President Trump this week announced his intention to delay signing a renegotiated North American Free Trade Agreement (NAFTA) until after the midterm elections this fall. The president’s announcement comes as the United States is engaged in trade disputes with Canada and Mexico (and China) over U.S. tariffs on steel and aluminum imports. The United States, Canada and Mexico launched NAFTA renegotiation talks in August 2017, with initial plans to finalize a deal before Mexico’s July 1 presidential elections. With current trade disputes continuing, protecting and maintaining zero-duty market access into Canada and Mexico is more important than ever for America’s pork producers and remains a top priority for NPPC.

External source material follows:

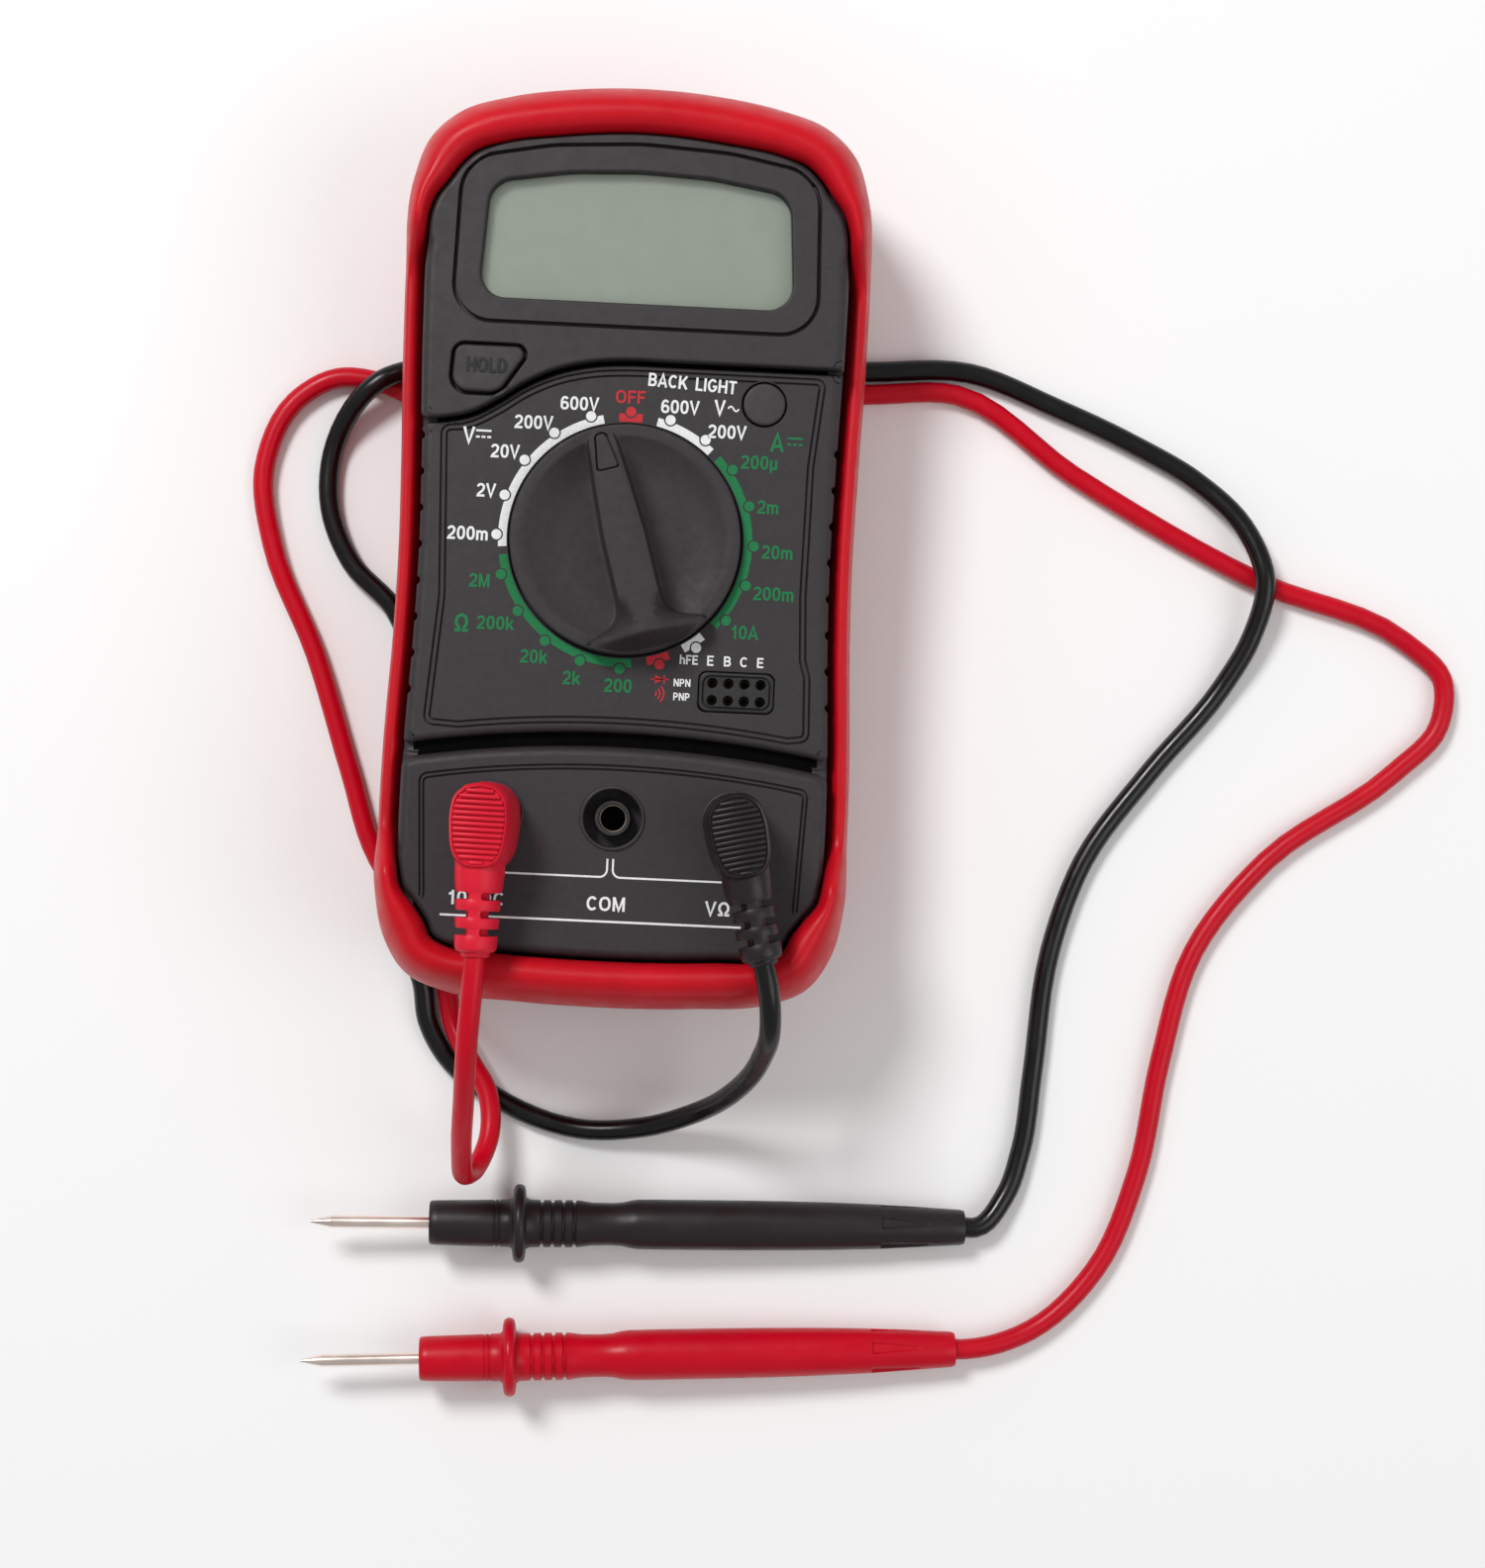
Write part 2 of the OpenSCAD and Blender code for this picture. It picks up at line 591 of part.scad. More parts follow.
module battery_wires() {
  z = inner_z + 12;
  for (s = [-1, 1]) color(s > 0 ? "red" : "black")
    swept(route([
      [s * 10, battery_y - 4.45, z], [s * 10, battery_y - 6, z], [s * 9.6, battery_y - 8.5, z + 1.5],
      [s * 9.2, battery_y - 9, z + 4], [s * 9, battery_y - 9, pcb_z - 0.2]
    ], 3, 0), 0.6, 6);
}

// ---- Plugs ----
plug_len = 21.6;      // from the jack's axis to the end of the strain relief
module plug_frame(side, turn) translate([side * jack_pitch, jack_y, 0]) rotate(turn) children();
module plug_body(side, turn) plug_frame(side, turn) difference() {
  union() {
    rod(0, 0, [sleeve_top + 0.2, jack_panel_z + 1], 4.2);
    // head over the jack
    translate([0, 0, jack_panel_z + 0.5]) linear_extrude(plug_z + 5.2 - jack_panel_z - 0.5) hull() {
      circle(4.6);
      translate([0, -3.6]) circle(4.8);
    }
    // neck and strain relief
    translate([0, -4, plug_z]) rotate([90, 0, 0]) cylinder(r = 3.9, h = 7.5);
    translate([0, -11.4, plug_z]) rotate([90, 0, 0]) cylinder(r = 3.3, h = plug_len - 11.4);
  }
  // ribbed thumb pad
  for (i = [0:11]) translate([-5, 3.6 - i * 0.92, plug_z + 4.9]) cube([10, 0.4, 1]);
  // flex slots of the strain relief
  for (i = [0:2], s = [-1, 1])
    translate([s * 3.2 - 1.3, -13.9 - i * 2.9, plug_z - 4]) cube([2.6, 1, 8]);
}
module plug_pin(side, turn) plug_frame(side, turn) {
  rod(0, 0, [sleeve_low + 2, sleeve_top + 0.2], jack_bore / 2 - 0.05);
  translate([0, 0, sleeve_low + 2]) sphere(jack_bore / 2 - 0.05);
}
module red_plug() color("crimson") plug_body(-1, red_turn);
module black_plug() color([0.1, 0.1, 0.1]) plug_body(1, black_turn);
module red_plug_pin() color("silver") plug_pin(-1, red_turn);
module black_plug_pin() color("silver") plug_pin(1, black_turn);

// ---- Probes ----
// A probe's own X axis runs from its needle to its lead, with x = 0 at the guard
guard_x = 15;         // from the nose of the handle to the middle of the guard
tail_x = handle_len - guard_x;
tilt = 2.43;
guard_z = guard_d / 2;
black_guard = [-13, -112.1];
red_guard = [-13.6, -134.4];
black_aim = 1.6;
red_aim = 3;
module probe_frame(at, aim) translate([at[0], at[1], guard_z]) rotate([0, 0, aim]) rotate([0, tilt, 0])
  rotate([0, 90, 0]) children();
// Radius of the handle at some distances from the guard
grip = [
  [-guard_x, 3.3], [-guard_x + 0.4, 3.6], [-3, 3.9], [-1.1, 3.9], [-1.1, 6], [-0.7, guard_z],
  [0.7, guard_z], [1.1, 6], [1.1, 3.9], [3.4, 3.9], [3.6, 3.5], [4.3, 3.5], [4.5, 3.9], [5.3, 3.9],
  [5.5, 3.5], [6.2, 3.5], [6.4, 3.9], [7.2, 3.9], [7.4, 3.5], [8.1, 3.5], [8.3, 3.9], [9.6, 3.75],
  [16, 3.6], [19, 4.1], [30, 4.15], [48, 4.05], [60, 3.6], [tail_x - 1, 3.05], [tail_x, 2.9]
];
module probe_handle(at, aim) probe_frame(at, aim) difference() {
  rotate_extrude() polygon(concat([[0, -guard_x]], [for (g = grip) [g[1], g[0]]], [[0, tail_x]]));
  translate([-0.65, -0.65, -guard_x - 1]) cube([1.3, 1.3, 13.05]);
}
// The needle has a square tang in the handle
module probe_needle(at, aim) probe_frame(at, aim) {
  translate([0, 0, -guard_x - needle_out + 3.5]) cylinder(r = needle_d / 2, h = needle_out - 3.5);
  translate([-0.6, -0.6, -guard_x - 0.1]) cube([1.2, 1.2, 12.1]);
  translate([0, 0, -guard_x - needle_out]) cylinder(r1 = 0.2, r2 = needle_d / 2, h = 3.5);
}
module black_probe_handle() color([0.1, 0.1, 0.1]) probe_handle(black_guard, black_aim);
module red_probe_handle() color("crimson") probe_handle(red_guard, red_aim);
module black_probe_needle() color("silver") probe_needle(black_guard, black_aim);
module red_probe_needle() color("silver") probe_needle(red_guard, red_aim);

// ---- Test leads ----
function plug_way(turn) = [sin(turn), -cos(turn), 0];
function plug_end(side, turn) = [side * jack_pitch, jack_y, plug_z] + plug_len * plug_way(turn);
function probe_way(aim) = [cos(tilt) * cos(aim), cos(tilt) * sin(aim), -sin(tilt)];
function probe_end(at, aim) = [at[0], at[1], guard_z] + tail_x * probe_way(aim);
// From the plug, under the meter twice, to the probe
RED_ROUTE = [
  [-20.8, -80, 41], [-21.4, -90, 33.5], [-22, -98.6, 24], [-21.8, -103.2, 16.6],
  [-20.2, -102.4, 10.8], [-18.6, -97.6, 7.6], [-19.4, -90.6, 5.6], [-22.8, -85.2, 4.4],
  [-25.8, -79.8, 2.5], [-27.4, -73, 1.9], [-30.4, -65.6, 1.7], [-35.6, -58.4, 1.7],
  [-39.8, -52.6, 1.7], [-45.2, -38, 1.7], [-51.9, -18.6, 1.7], [-60, -0.5, 1.7], [-62, 12, 1.7],
  [-57.4, 23.6, 1.7], [-50.4, 28, 1.7], [-43, 27.6, 1.7], [-35.4, 24.8, 1.7], [-20, 24.6, 1.7],
  [40, 29.6, 1.7], [54, 30.2, 1.7], [74.5, 17.5, 1.7], [107, 0.9, 1.7], [132, -8, 1.7],
  [138.6, -14, 1.7], [138.4, -22, 1.7], [131, -30.4, 1.7], [110, -46.2, 1.7], [98.4, -62, 1.7],
  [93.5, -81, 1.7], [90.4, -100, 1.7], [84, -116.5, 1.7], [73.5, -127, 2.2]
];
BLACK_ROUTE = [
  [26.2, -75.5, 40.8], [25.2, -81, 33], [21.8, -87, 21.5], [15.6, -92, 10.5], [7, -95.4, 4.6],
  [-4, -96.4, 2.2], [-18.4, -91.6, 1.7], [-27, -85, 1.7], [-30.2, -79.4, 1.7], [-31.4, -73, 2],
  [-33.8, -67, 3], [-35.8, -59, 5.4], [-35, -50, 3.2], [-34, -32, 1.7], [-39, -10.5, 1.7],
  [-46.6, -3, 1.7], [-50.6, 6, 1.7], [-50.2, 17, 2], [-42.8, 27.4, 5.4], [-35, 30.4, 3.2],
  [-26, 31.2, 1.9], [39, 33.4, 1.7], [56, 34, 1.7], [71, 28.8, 1.7], [84.7, 23.1, 1.7],
  [95.4, 17.4, 2.2], [103.4, 10, 4], [107.2, 0.9, 5.4], [105.6, -8.5, 3.6], [101, -17.5, 2],
  [89.6, -32.1, 1.7], [79, -47.7, 1.7], [74.1, -63, 1.7], [72, -84, 1.7], [70.6, -97, 1.7],
  [68.2, -104.6, 2.2]
];
touch = 0.02;         // clearance between a lead's ends and what it meets
module lead(points, side, turn, at, aim) {
  from = plug_end(side, turn);
  to = probe_end(at, aim);
  swept(route(concat(
    [from + touch * plug_way(turn), from + 4 * plug_way(turn)],
    points,
    [to + 2 * probe_way(aim), to + touch * probe_way(aim)]
  ), 2, cord_d / 2), cord_d / 2, 8);
}
module red_lead() color("crimson") lead(RED_ROUTE, -1, red_turn, red_guard, red_aim);
module black_lead() color([0.1, 0.1, 0.1]) lead(BLACK_ROUTE, 1, black_turn, black_guard, black_aim);

holster();
kickstand();
front_case();
back_case();
window_lens();
lcd_frame();
lcd_glass();
zebra_strip();
light_guide();
backlight_led();
pcb();
chip_blob();
trimmer();
resistors();
capacitors();
fuse();
fuse_clips();
shunt();
buzzer();
com_jack();
outer_jacks();
transistor_socket();
transistor_contacts();
switch_bodies();
selector_knob();
contact_rotor();
wiper_contacts();
detent_balls();
detent_springs();
hold_button();
hold_plunger();
light_button();
light_plunger();
battery();
battery_snap();
battery_wires();
pcb_screws();
case_screws();
red_plug();
red_plug_pin();
red_lead();
red_probe_handle();
red_probe_needle();
black_plug();
black_plug_pin();
black_lead();
black_probe_handle();
black_probe_needle();
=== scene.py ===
import math

import bmesh
import bpy
import numpy as np
from mathutils import Matrix, Vector
from mathutils.geometry import delaunay_2d_cdt


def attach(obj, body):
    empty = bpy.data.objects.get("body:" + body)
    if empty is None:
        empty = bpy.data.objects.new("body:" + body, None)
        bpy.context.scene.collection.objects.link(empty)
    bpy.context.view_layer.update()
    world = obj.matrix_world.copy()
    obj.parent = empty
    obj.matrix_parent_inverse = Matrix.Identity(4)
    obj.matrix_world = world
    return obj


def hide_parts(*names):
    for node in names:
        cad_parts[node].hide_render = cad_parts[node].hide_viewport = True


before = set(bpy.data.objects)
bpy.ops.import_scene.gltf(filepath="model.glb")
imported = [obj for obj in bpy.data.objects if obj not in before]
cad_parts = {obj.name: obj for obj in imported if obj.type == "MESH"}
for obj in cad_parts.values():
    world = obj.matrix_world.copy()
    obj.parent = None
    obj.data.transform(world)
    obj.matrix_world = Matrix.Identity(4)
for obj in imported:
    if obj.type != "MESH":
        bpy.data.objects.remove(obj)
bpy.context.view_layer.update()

# Shapes are worked out in millimetres and become metres when a piece is made.
MM = 0.001


# ---- camera, light, floor

LENS = 69.3
CAMERA_AT = (0.0110, -0.0438, 0.5109)
CAMERA_TURN = {"Z": 2.616, "Y": -1.147, "X": 0.689}    # degrees from looking straight down
SKY = 0.42
FLOOR_REACH = 2.5
FLOOR_WHITE = 0.88


def added(name, data):
    """A new object of some data, in the scene."""
    made = bpy.data.objects.new(name, data)
    bpy.context.scene.collection.objects.link(made)
    return made


def make_camera():
    data = bpy.data.cameras.new("camera")
    data.lens = LENS
    data.sensor_width = 36
    data.clip_start = 0.02
    data.clip_end = 20
    camera = added("camera", data)
    turn = Matrix.Identity(3)
    for axis, degrees in CAMERA_TURN.items():
        turn @= Matrix.Rotation(math.radians(degrees), 3, axis)
    camera.matrix_world = Matrix.Translation(CAMERA_AT) @ turn.to_4x4()
    bpy.context.scene.camera = camera


def area_light(name, place, size, power):
    """A round light that faces the origin."""
    data = bpy.data.lights.new(name, "AREA")
    data.shape = "DISK"
    data.size = size
    data.energy = power
    light = added(name, data)
    light.location = place
    light.rotation_euler = (-Vector(place)).to_track_quat("-Z", "Y").to_euler()


def make_studio():
    bpy.context.scene.view_settings.view_transform = "Standard"
    world = bpy.data.worlds.new("studio")
    bpy.context.scene.world = world
    world.use_nodes = True
    sky = world.node_tree.nodes["Background"]
    sky.inputs["Color"].default_value = (1, 1, 1, 1)
    sky.inputs["Strength"].default_value = SKY
    area_light("key", (-0.45, 0.55, 0.95), 0.35, 9.6)
    area_light("fill", (0.7, -0.2, 0.8), 0.8, 2.8)

    mesh = bpy.data.meshes.new("floor")
    far = FLOOR_REACH
    mesh.from_pydata([(-far, -far, 0), (far, -far, 0), (far, far, 0), (-far, far, 0)], [], [(0, 1, 2, 3)])
    floor = added("floor", mesh)
    surface = bpy.data.materials.new("floor_paper")
    surface.use_nodes = True
    shader = surface.node_tree.nodes["Principled BSDF"]
    shader.inputs["Base Color"].default_value = (FLOOR_WHITE, FLOOR_WHITE, FLOOR_WHITE, 1)
    shader.inputs["Roughness"].default_value = 0.9
    mesh.materials.append(surface)


make_camera()
make_studio()


# ---- materials

def srgb(r, g, b):
    """A colour given in 0 to 255 steps, as linear values."""
    def linear(c):
        c /= 255
        return c / 12.92 if c <= 0.04045 else ((c + 0.055) / 1.055) ** 2.4
    return (linear(r), linear(g), linear(b), 1)


def shaded(color, share):
    return tuple(c * share for c in color[:3]) + (1,)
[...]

NPPC late last week joined other agricultural and business associations in filing a motion to intervene in a lawsuit over the 2015 Waters of the United States (WOTUS) rule. The U.S. District Court for the Southern District of Georgia on June 11 issued a preliminary injunction against implementation of the regulation in 11 states – Alabama, Florida, Georgia, Indiana, Kansas, Kentucky, North Carolina, South Carolina, Utah, West Virginia and Wisconsin – that challenged the rule. (Alaska, Arizona, Arkansas, Colorado, Idaho, Missouri, Montana, Nebraska, Nevada, New Mexico, North Dakota, South Dakota and Wyoming in August 2015 obtained a preliminary injunction – for those states – in the U.S. District Court for the District of North Dakota.) The Obama-era WOTUS rule expanded the U.S. Environmental Protection Agency’s jurisdiction over various waters to include, among other water bodies, upstream waters and intermittent and ephemeral streams such as the kind farmers use for drainage and irrigation. It also covered lands adjacent to such waters. It had included only “navigable” waters and waters with a significant hydrologic connection to navigable waters. The Trump EPA announced a year ago that it would repeal and replace the WOTUS rule; it also delayed its effective date until 2020. Also last week, EPA Administrator Scott Pruitt issued a supplemental proposed rule to clarify the agency’s efforts to rescind the rule and to work with stakeholders, including farmers, on a new regulation to protect the nation’s waterways. Earlier this year, NPPC and other agricultural and business groups asked the U.S. District Court for the Southern District of Texas for a stay of the WOTUS rule, arguing that the EPA’s repeal-and-replace process likely will be subjected to legal challenges and that “a nationwide preliminary injunction is imperative.”



The U.N.’s Codex Alimentarius Commission, the international food safety standards-setting body, convened this week in Rome, and NPPC’s Courtney Knupp, deputy director of International Trade Policy, Sanitary & Technical Issues, attended as the delegate for the International Meat Secretariat. At the meeting, multiple issues were discussed, including objections to advancing standards that are outside of the scope of Codex and the commission’s interactions with the U.N.’s Food and Agriculture Organization and the World Health Organization.